The "no framework" war stories are always educational. The thing that usually bites teams later isn't the initial framework-free velocity — it's idempotency on payments, race conditions on inventory decrement, and the migration tooling that frameworks quietly solve. I'd love to hear which of those hit you hardest. Any chance you ended up re-implementing a mini-framework internally by the end (routing layer, ORM-ish abstraction, migration runner)?
To avoid those exact traps, I actually ended up building what feels like a 'security-first mini-framework' from scratch.
To handle inventory and payments, I implemented strict SQL row-locking (FOR UPDATE) and transactional idempotency. For the 'mini-framework' layers:
Routing: Custom clean-route layer with .htaccess orchestration.
Security: Layered hashing (Argon2id with bcrypt fallback), CSP with 128-bit nonces that refresh on every request, and XSS protection built into the core engine.
Anti-Abuse: A hybrid CAPTCHA (reCAPTCHA v3 + v2 fallback) combined with a custom-built challenge and mandatory 6-digit email OTPs for high-value actions.
DevOps: I built PowerShell-based migration scripts and CI/CD pipelines for smoke testing to replace what a framework usually handles.
The hardest part wasn't the code—it was ensuring that every alert, SMTP status change, and security log was intentional. It’s framework-less, but definitely not 'structure-less.'
This is a great reminder that AI tools can break production code fast. Solid insights on version control, security, and scalable ecommerce backend design.
It’s a scary realization how fast a tool meant to help can turn into a "delete" button. The lesson for me was that AI is a great assistant for writing a function, but a terrible partner for restructuring an entire system.
pushing back slightly - the lesson is not "no frameworks = real engineer." AI generates plausible code but has no model of your system constraints. that gap bites with or without a framework.

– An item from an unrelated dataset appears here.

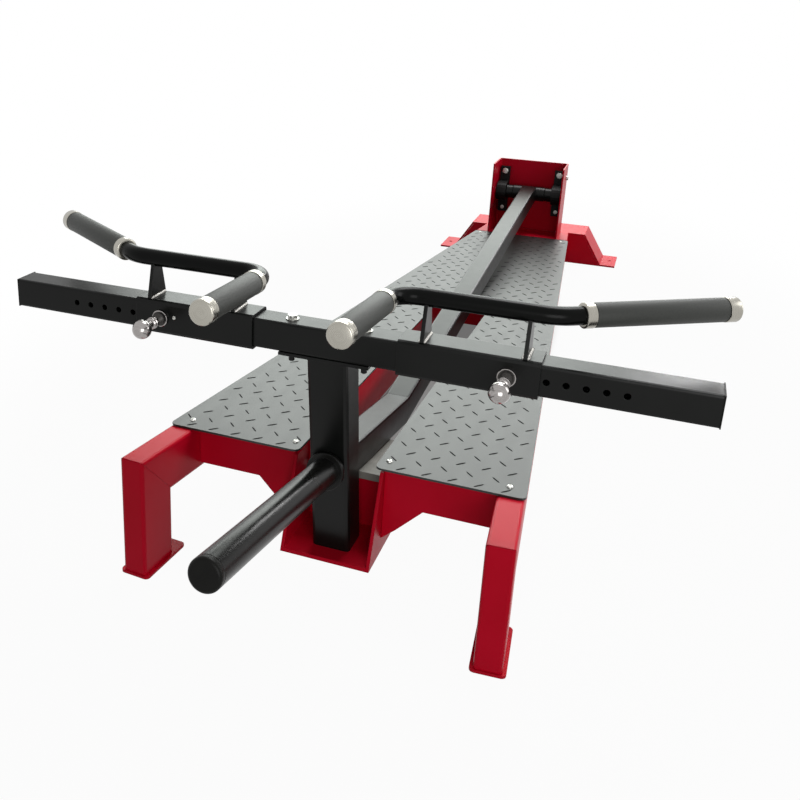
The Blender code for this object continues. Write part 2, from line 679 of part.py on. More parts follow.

I Agree with you that the lesson is about technical intentionality, not just 'No Frameworks but the reason I chose to build framework-less is that frameworks provide a layer of abstraction that often masks those system constraints. When an AI generates a 'plausible' controller in Laravel, it’s easy to overlook the underlying race conditions or session vulnerabilities because the framework handles the heavy lifting.
By removing the framework, I forced the 'system constraints' to the surface. I had to manually architect the row-locking, the CSP nonce lifecycle, and the idempotency logic. That process bridged the gap between 'plausible code' and 'predictable systems' in a way that wouldn't have happened if I were just filling in framework boilerplate. It wasn't about being a 'real engineer'; it was about becoming the person who actually understands why the constraints exist in the first place."
right - that's what ai exploits. it writes confident laravel controllers because the pattern is in training data, not because it understood your constraints. going raw forces the modeling step.
Brutally honest story of building an ecommerce system without frameworks. Great insights on AI risks, backend architecture, Git mistakes, and real-world security lessons.
"Brutally honest" was the only way to write this. I think it’s important to share the failures, not just the finished products, especially with how much "perfect" AI-generated code we see online these days.
Raw 🔥
Thanks for the energy! It was a fiery process to get through, but the system is much stronger because of it.
Great real world lesson on building an ecommerce system without frameworks. The Git mistake and AI refactor issue highlight why version control and architecture matter in scalable backend development.
Exactly. Building without a framework is like taking the covers off the engine while it's running—it's messy and dangerous, but you finally see how the pistons move. Architecture isn't just about clean folders; it's about making sure those 238 files actually talk to each other without collapsing.
Kudos 🎉
Appreciate the kudos! It’s been a wild ride, and I’m just glad the project survived the "AI butchery" phase.